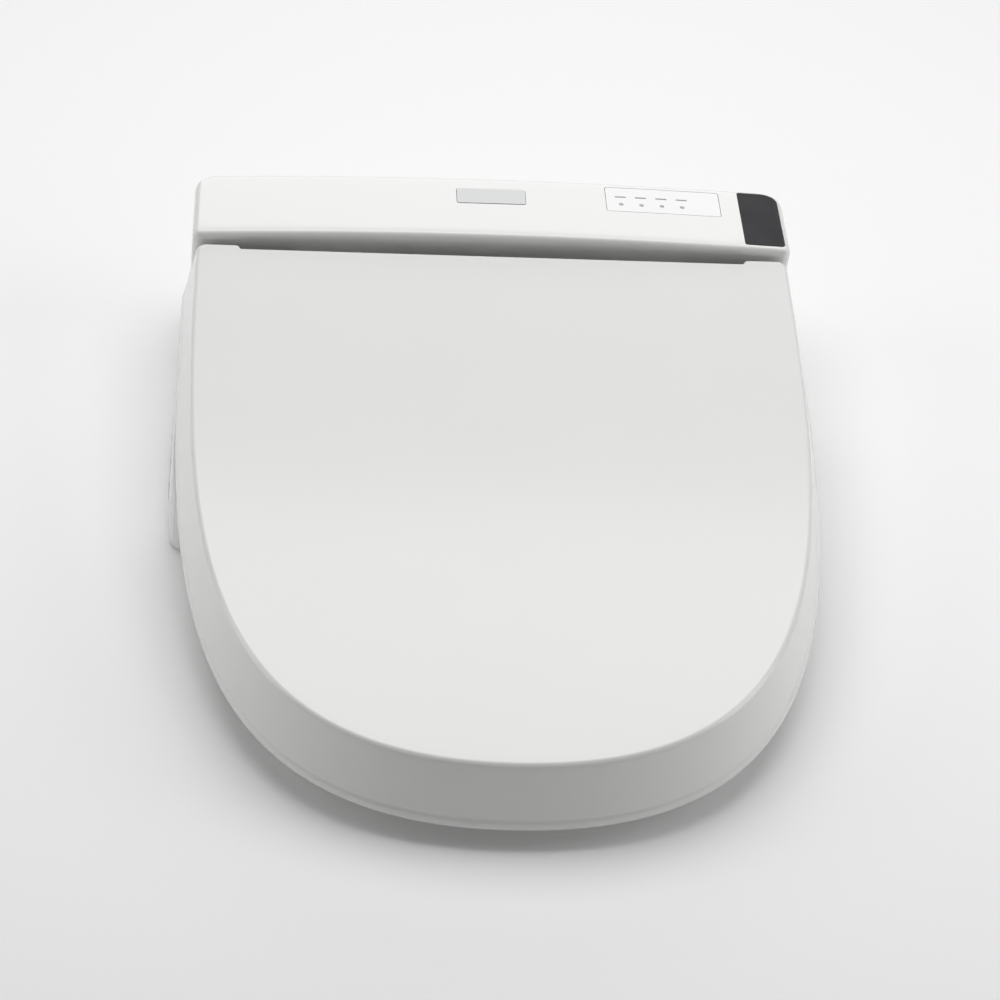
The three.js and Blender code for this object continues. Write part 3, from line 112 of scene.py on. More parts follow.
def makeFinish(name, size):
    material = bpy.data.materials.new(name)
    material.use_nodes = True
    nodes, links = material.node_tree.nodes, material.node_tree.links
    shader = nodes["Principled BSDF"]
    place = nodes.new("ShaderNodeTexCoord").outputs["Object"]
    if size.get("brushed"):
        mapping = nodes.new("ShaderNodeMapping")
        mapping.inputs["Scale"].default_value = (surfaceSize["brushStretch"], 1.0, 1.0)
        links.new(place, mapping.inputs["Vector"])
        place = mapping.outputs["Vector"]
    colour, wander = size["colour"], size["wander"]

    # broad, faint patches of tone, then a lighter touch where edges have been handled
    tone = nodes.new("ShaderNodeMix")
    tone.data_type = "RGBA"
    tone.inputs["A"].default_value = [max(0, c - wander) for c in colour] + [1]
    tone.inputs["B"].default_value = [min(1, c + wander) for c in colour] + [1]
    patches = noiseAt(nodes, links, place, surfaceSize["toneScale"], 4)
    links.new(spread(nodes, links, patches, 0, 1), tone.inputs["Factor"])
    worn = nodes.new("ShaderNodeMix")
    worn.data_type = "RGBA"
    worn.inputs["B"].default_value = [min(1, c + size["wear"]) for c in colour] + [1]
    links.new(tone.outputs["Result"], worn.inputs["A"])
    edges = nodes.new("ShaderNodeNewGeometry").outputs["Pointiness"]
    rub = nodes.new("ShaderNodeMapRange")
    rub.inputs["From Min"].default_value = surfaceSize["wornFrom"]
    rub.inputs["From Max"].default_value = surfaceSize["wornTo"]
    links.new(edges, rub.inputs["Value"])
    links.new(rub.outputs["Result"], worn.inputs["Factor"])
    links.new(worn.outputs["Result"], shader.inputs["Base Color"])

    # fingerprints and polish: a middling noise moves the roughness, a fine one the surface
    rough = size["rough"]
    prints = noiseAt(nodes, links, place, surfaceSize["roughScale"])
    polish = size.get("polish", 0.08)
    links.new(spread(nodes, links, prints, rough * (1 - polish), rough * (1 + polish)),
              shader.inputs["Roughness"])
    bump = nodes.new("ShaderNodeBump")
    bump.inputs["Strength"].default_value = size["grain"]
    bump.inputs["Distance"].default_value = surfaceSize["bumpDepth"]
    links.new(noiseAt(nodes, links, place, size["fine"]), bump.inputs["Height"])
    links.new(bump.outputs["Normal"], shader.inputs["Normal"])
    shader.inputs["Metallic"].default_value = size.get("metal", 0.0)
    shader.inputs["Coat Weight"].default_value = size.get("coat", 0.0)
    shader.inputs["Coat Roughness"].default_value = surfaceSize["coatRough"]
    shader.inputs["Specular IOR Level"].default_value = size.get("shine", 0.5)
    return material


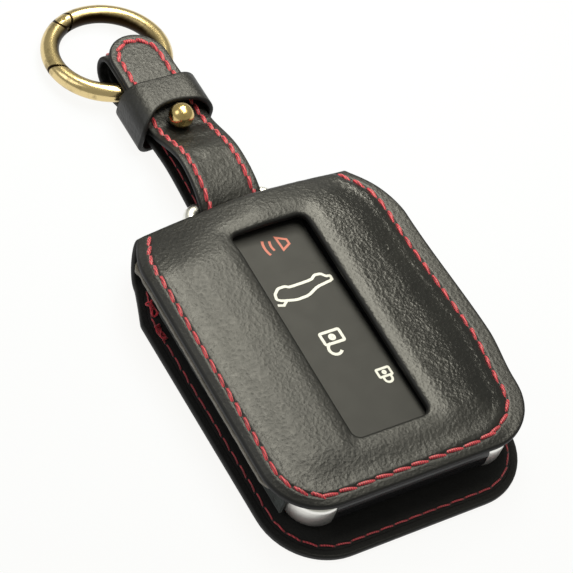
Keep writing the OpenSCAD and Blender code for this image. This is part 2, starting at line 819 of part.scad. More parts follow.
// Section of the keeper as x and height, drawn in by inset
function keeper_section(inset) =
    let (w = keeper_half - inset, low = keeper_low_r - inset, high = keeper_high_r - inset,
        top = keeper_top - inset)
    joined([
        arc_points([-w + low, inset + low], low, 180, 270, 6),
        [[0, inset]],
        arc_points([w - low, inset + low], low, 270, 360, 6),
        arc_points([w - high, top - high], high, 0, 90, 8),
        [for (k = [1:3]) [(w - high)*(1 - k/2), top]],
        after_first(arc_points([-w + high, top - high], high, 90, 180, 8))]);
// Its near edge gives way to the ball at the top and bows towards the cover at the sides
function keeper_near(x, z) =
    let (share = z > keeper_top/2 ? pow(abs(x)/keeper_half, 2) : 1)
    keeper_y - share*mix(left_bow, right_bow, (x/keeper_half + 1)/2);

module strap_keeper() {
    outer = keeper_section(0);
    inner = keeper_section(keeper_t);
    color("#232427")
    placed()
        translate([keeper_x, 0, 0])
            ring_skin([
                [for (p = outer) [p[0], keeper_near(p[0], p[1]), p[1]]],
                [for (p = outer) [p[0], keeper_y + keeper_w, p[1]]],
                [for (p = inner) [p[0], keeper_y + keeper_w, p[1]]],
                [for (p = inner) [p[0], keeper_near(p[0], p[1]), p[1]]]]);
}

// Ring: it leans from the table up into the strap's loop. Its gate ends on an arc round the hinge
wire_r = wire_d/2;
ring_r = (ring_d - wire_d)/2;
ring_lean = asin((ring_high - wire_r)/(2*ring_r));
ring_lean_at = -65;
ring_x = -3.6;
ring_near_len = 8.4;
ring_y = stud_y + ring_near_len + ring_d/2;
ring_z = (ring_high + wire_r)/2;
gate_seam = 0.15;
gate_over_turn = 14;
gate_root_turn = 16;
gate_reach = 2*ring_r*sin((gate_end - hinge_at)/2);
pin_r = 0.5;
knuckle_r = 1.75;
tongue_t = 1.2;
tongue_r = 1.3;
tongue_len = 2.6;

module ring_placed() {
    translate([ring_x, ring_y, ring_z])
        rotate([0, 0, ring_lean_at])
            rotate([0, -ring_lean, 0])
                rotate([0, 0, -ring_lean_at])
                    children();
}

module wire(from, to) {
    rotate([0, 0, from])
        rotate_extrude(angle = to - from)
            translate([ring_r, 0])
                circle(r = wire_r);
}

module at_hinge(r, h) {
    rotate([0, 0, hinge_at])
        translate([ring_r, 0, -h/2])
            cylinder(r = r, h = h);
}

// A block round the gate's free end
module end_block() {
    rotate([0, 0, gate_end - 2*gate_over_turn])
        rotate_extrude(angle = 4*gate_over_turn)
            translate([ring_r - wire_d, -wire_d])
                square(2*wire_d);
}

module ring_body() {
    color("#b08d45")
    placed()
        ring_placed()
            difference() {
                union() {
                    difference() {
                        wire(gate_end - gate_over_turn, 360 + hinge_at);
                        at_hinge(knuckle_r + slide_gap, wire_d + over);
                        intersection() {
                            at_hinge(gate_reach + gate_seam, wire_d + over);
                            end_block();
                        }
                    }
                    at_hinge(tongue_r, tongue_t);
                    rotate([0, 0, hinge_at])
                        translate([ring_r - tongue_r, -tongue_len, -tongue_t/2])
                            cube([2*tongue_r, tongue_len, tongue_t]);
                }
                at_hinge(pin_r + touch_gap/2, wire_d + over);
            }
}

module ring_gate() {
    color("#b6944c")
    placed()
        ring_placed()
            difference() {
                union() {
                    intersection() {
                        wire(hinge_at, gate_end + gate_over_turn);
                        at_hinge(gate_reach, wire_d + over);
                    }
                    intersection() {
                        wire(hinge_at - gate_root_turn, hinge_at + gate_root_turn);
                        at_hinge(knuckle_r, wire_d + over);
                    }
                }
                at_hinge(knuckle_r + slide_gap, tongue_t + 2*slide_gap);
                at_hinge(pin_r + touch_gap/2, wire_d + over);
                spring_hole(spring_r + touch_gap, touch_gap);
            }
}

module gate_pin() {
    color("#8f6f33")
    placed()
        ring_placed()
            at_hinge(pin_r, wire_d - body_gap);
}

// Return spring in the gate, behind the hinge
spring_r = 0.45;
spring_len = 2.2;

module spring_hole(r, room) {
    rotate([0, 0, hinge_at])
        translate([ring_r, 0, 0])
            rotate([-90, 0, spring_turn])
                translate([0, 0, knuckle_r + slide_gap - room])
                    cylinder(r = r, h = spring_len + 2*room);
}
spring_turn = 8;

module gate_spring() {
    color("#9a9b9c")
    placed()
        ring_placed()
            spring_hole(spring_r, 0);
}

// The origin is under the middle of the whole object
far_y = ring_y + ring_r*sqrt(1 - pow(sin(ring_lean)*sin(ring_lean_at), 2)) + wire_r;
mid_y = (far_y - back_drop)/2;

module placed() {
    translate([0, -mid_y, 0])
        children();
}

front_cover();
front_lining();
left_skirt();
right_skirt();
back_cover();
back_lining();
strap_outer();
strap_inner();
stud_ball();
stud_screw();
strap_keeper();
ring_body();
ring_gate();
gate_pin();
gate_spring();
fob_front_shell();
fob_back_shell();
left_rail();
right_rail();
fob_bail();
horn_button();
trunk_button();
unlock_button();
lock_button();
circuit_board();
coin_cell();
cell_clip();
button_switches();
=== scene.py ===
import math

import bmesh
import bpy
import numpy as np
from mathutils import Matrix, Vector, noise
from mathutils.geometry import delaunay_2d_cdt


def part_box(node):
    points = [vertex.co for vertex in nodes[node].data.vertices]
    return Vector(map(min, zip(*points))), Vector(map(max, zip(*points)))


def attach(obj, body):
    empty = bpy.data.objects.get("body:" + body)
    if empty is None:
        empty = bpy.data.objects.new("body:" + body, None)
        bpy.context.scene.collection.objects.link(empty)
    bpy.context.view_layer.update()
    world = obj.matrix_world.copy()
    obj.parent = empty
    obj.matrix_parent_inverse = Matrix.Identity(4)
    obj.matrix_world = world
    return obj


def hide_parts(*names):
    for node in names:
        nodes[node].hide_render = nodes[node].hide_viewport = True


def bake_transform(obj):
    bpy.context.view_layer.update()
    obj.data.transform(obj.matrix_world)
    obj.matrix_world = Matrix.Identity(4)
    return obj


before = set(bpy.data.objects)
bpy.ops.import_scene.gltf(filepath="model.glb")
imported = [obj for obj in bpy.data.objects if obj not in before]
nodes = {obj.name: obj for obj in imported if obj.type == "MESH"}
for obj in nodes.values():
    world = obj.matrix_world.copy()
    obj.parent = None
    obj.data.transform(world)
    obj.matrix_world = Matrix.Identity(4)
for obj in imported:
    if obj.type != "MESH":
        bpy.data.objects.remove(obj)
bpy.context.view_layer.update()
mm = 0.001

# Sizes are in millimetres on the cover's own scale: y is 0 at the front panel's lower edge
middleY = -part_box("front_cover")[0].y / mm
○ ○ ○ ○
- [WRITTEN INSTRUCTION] Start with the line that holds "front_cover();" and finish with the line that holds "points = [vertex.co". Transcribe each line in between exactly, and those two as well.

- [SOLUTION FOR THIS PROBLEM]
front_cover();
front_lining();
left_skirt();
right_skirt();
back_cover();
back_lining();
strap_outer();
strap_inner();
stud_ball();
stud_screw();
strap_keeper();
ring_body();
ring_gate();
gate_pin();
gate_spring();
fob_front_shell();
fob_back_shell();
left_rail();
right_rail();
fob_bail();
horn_button();
trunk_button();
unlock_button();
lock_button();
circuit_board();
coin_cell();
cell_clip();
button_switches();
=== scene.py ===
import math

import bmesh
import bpy
import numpy as np
from mathutils import Matrix, Vector, noise
from mathutils.geometry import delaunay_2d_cdt


def part_box(node):
    points = [vertex.co for vertex in nodes[node].data.vertices]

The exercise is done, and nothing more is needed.